Call me Grinch. Call me Scrooge. But that wretched “Little Drummer Boy” Christmas song. Augh. All that rum-pum-pum-pumming … tell me you don’t think that’s annoying?
Sure, the chanson tells a great story and all … but really. Let’s take a minute to think about that poor drummer boy’s mom. She’s trying to milk the goat in peace, and he’s got the family’s wooden spoon rum-pum-pumming on their small collection of pots and pans. How aggravating.
I’d bet that little terror wasn’t just walking by the night baby Jesus was born … his mom probably sent him out to fetch some water just so she could have a couple of quiet minutes of solitude. He probably stopped by the barn to give a free concert for the cows and pigs and low and behold, there were people lying in there on the hay! “A human audience!” he likely thought.

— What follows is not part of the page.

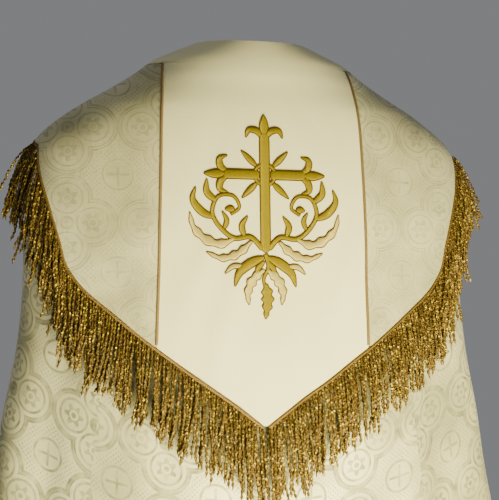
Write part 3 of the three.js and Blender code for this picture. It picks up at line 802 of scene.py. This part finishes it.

And off he went, rum-pum-pumming on whatever he could find. How many moms would happily invite someone to make a ruckus while their infant was trying to sleep: “Mary nodded pa rum pum pum pum…” More like “Mary grimaced.”
Don’t get me wrong. I’m all for “Silent Night” or “The First Noel.” I’ll even sing along with “The Wassail Song,” even though I have no idea what “wassail” is. But please, please, please … no rum-pum-pumming for me.